Date: ________________

FIRST UNION NATIONAL BANK
One First Union Center
301 South College Street
Charlotte, North Carolina  28288
Attention:  ____________________
            ____________________

This letter is to serve as authorization for you to endorse and ship the
following loans:

Loan Number                         Borrower Name                   Note Amount



to the following address under Commitment #____________ (the "Commitment") from,
or under a Buy/Sell Agreement between the undersigned and, an Approved Investor
as follows:

NAME:
ADDRESS:

ATTENTION:

Please endorse the notes as follows:

Please ship the loan documents either by ___________________ or by such other
courier service as we have designated to you as "approved." The courier shall
act as an independent contractor bailee acting solely on your behalf as Lender,
as defined in that certain Mortgage Loan Warehousing Agreement dated as of
____________, 1998, as the same may be amended, extended or replaced from time
to time, but we acknowledge and agree that you are not responsible for any
delays in shipment or any other actions or inactions of the courier; however,
because the Commitment or the Buy/Sell Agreement expires on ______________,
199_, we ask that you deliver the loan documents to the courier no later than
_________________, 199_.



                                       15


Please have the courier bill us by using our acct #____________. If you should
have any questions, or should feel the need for additional documentation, please
do not hesitate to call _________________

                                                 WESTMARK  MORTGAGE CORPORATION,
                                                 a California corporation


                                                 By:____________________________
                                                    Name:_______________________
                                                    Title:______________________



                                       16



                                                                      EXHIBIT 5A
                                                           TO SECURITY AGREEMENT
                                                               (Direct Investor)


                   FORM OF WHOLE LOAN SALE TRANSMITTAL LETTER
                             [LETTERHEAD OF LENDER]

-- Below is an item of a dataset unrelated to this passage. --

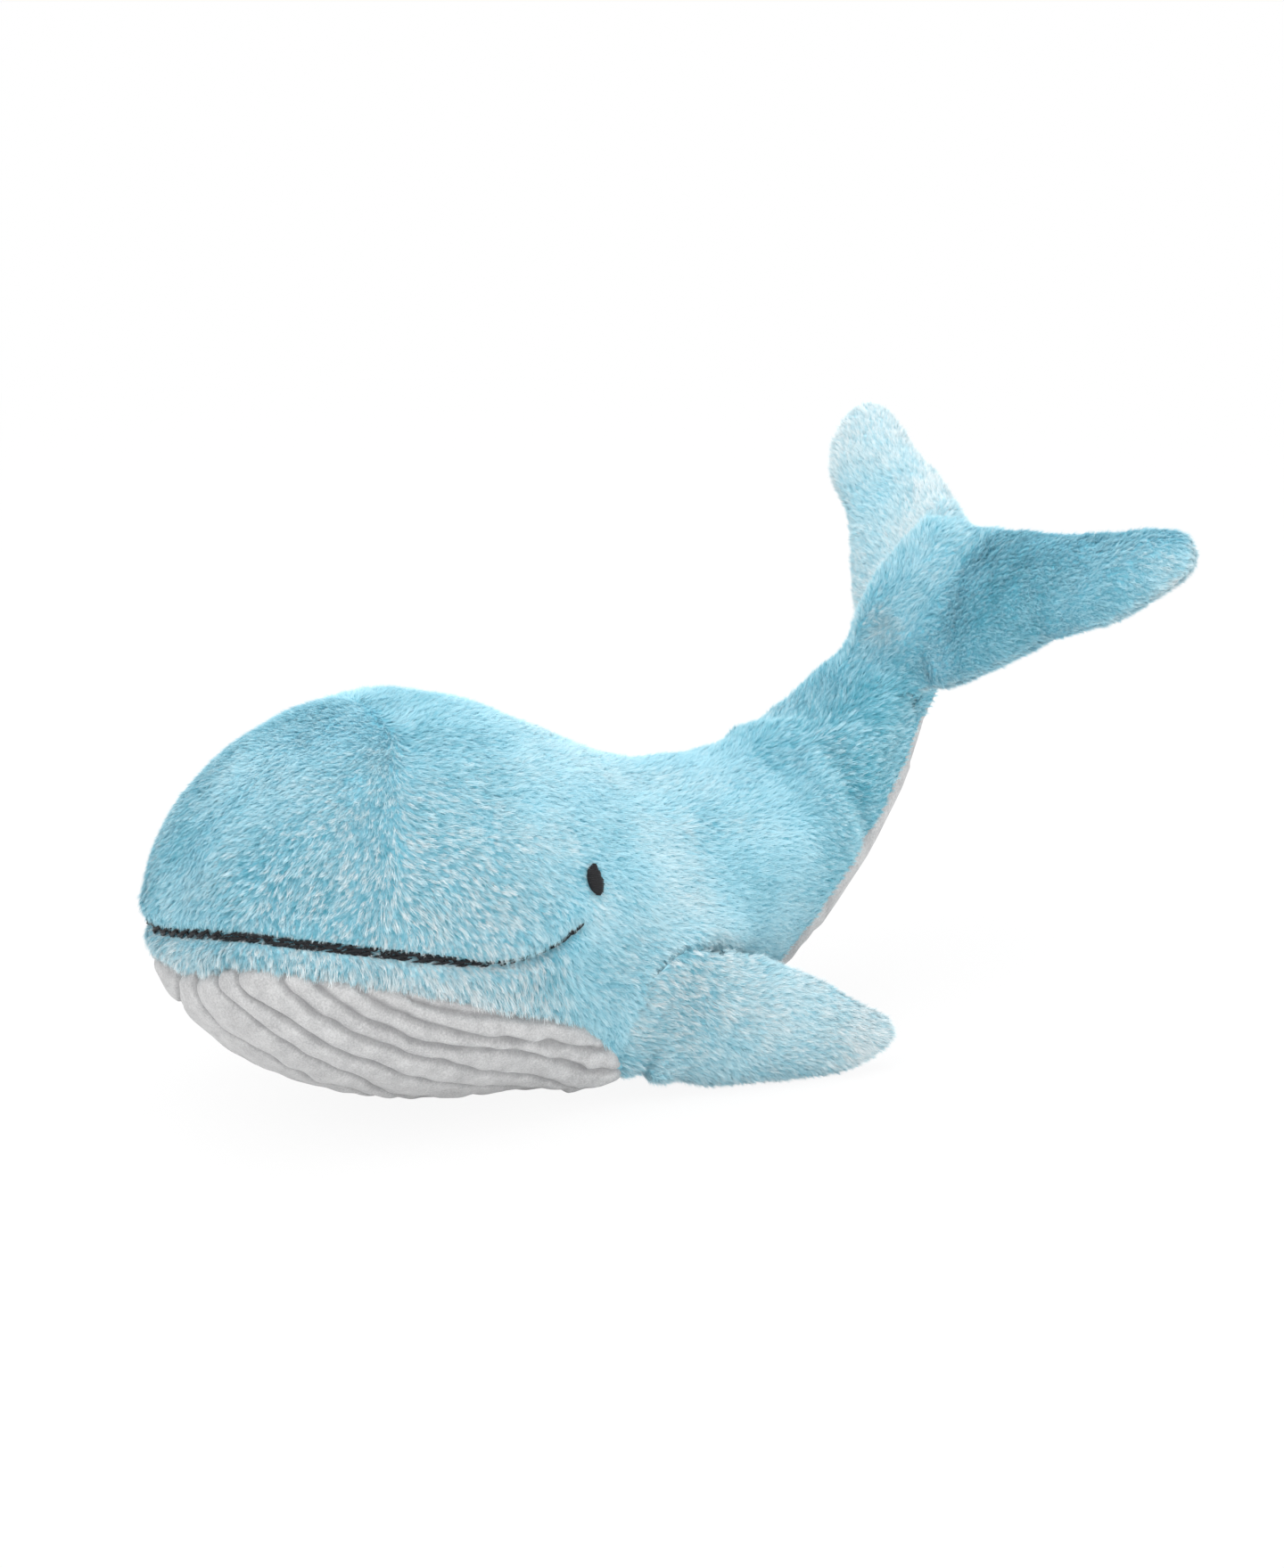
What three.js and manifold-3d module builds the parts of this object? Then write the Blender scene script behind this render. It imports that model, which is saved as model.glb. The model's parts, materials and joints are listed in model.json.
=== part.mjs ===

                              __________ __, 199__




Dear [Approved Investor]:
      -----------------

                  Re:  Westmark Mortgage Corporation:
                       -----------------------------
                       Sale of Mortgage Loans
                       ----------------------

         Attached please find original promissory note(s) in the original
principal amount of $____________ evidencing those Mortgage Loans listed
separately on the attached schedule, along with other related documents
(collectively, the "Mortgage Loan Collateral") which Mortgage Loans are owned by
Westmark Mortgage Corporation, a California corporation (the "Company") and are
being delivered to you for purchase.

         The Mortgage Loans comprise a portion of the Collateral under (and as
the term "Collateral" and capitalized terms not otherwise defined herein are
defined in) that certain Mortgage Loan Warehousing Agreement dated as of
___________, 1998 by and between the Company as borrower and the undersigned as
lender ("Lender"), as amended or modified from time to time. Each of the
Mortgage Loans is subject to a security interest in favor of Lender, as set
forth in that certain Security Agreement dated as of ____________, 1998 by and
between the Company and Lender, as amended or modified from time to time. Said
security interest shall be automatically released upon your remittance of an
amount equal to the greater of (i) the full amount of the purchase price of such
Mortgage Loan(s) (as set forth on the schedule attached hereto), or (ii)
$________, which is the collateral value assigned by Lender to such Mortgage
Loan(s), by wire transfer to the following account of the Company:

                    WIRE INSTRUCTIONS TO SETTLEMENT ACCOUNT:
                    _______________________________________
                    _______________________________________
                    _______________________________________


         Pending your purchase of each Mortgage Loan and until payment therefor
is received, the aforesaid security interest therein will remain in full force
and effect, and you shall hold possession of such Mortgage Loan Collateral as
custodian, agent and bailee for and on behalf of Lender and subject to the
direction and control of Lender. In the event any Mortgage Loan is


                                       17


unacceptable for purchase, return the rejected Mortgage Loan and all related
Mortgage Loan Collateral directly to Lender at the address set forth below. In
no event shall any Mortgage Loan or related Mortgage Loan Collateral be
returned, or sales proceeds remitted, to the Company or to any of its
affiliates. The Mortgage Loan and related Mortgage Loan Collateral must be so
returned or sales proceeds remitted in full no later than thirty (30) days from
the date hereof. If you are unable to comply with the above instructions, please
so advise the undersigned immediately.

         NOTE: BY ACCEPTING THE MORTGAGE LOANS DELIVERED TO YOU WITH THIS
LETTER, YOU CONSENT TO BE THE CUSTODIAN, AGENT AND BAILEE FOR LENDER ON THE
TERMS DESCRIBED IN THIS LETTER. THE UNDERSIGNED LENDER REQUESTS THAT YOU
ACKNOWLEDGE RECEIPT OF THE ENCLOSED MORTGAGE LOANS AND THIS LETTER BY SIGNING
AND RETURNING THE ENCLOSED COPY OF THIS LETTER TO THE UNDERSIGNED; HOWEVER, YOUR
FAILURE TO DO SO DOES NOT NULLIFY SUCH CONSENT.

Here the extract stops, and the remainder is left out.